Step Hyp Ref Expression
1 n0
 |-  ( A =/= (/) <-> E. a a e. A )
2 feq1
 |-  ( f = m -> ( f : A --> B <-> m : A --> B ) )
3 2 cbvabv
 |-  { f | f : A --> B } = { m | m : A --> B }
4 fveq1
 |-  ( g = n -> ( g ` a ) = ( n ` a ) )
5 4 cbvmptv
 |-  ( g e. { f | f : A --> B } |-> ( g ` a ) ) = ( n e. { f | f : A --> B } |-> ( n ` a ) )
6 3 5 fsetfocdm
 |-  ( ( A e. V /\ a e. A ) -> ( g e. { f | f : A --> B } |-> ( g ` a ) ) : { f | f : A --> B } -onto-> B )
7 fornex
 |-  ( { f | f : A --> B } e. _V -> ( ( g e. { f | f : A --> B } |-> ( g ` a ) ) : { f | f : A --> B } -onto-> B -> B e. _V ) )
8 6 7 syl5com
 |-  ( ( A e. V /\ a e. A ) -> ( { f | f : A --> B } e. _V -> B e. _V ) )
9 8 nelcon3d
 |-  ( ( A e. V /\ a e. A ) -> ( B e/ _V -> { f | f : A --> B } e/ _V ) )
10 9 expcom
 |-  ( a e.
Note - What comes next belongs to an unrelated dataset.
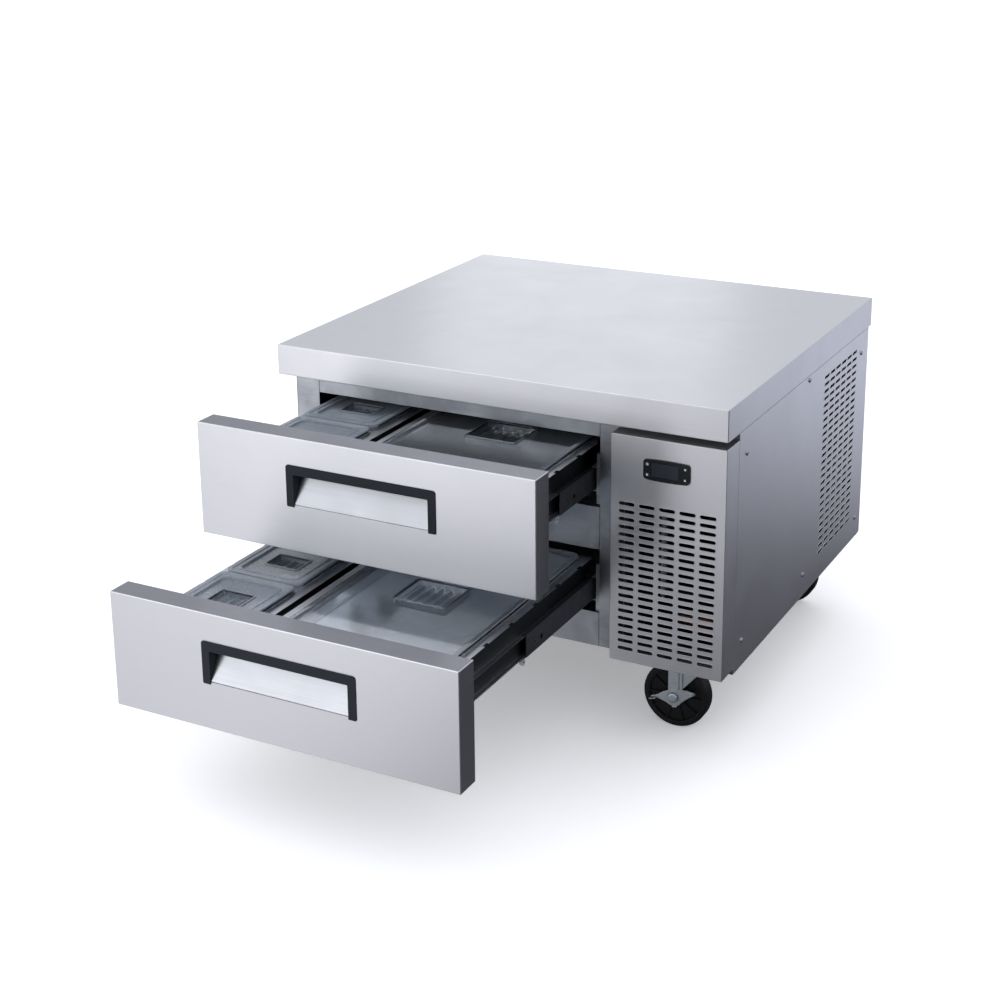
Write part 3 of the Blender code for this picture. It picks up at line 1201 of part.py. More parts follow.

A -> ( A e. V -> ( B e/ _V -> { f | f : A --> B } e/ _V ) ) )
11 10 exlimiv
 |-  ( E. a a e. A -> ( A e. V -> ( B e/ _V -> { f | f : A --> B } e/ _V ) ) )
12 1 11 sylbi
 |-  ( A =/= (/) -> ( A e. V -> ( B e/ _V -> { f | f : A --> B } e/ _V ) ) )
13 12 impcom
 |-  ( ( A e. V /\ A =/= (/) ) -> ( B e/ _V -> { f | f : A --> B } e/ _V ) )
14 13 imp
 |-  ( ( ( A e. V /\ A =/= (/) ) /\ B e/ _V ) -> { f | f : A --> B } e/ _V )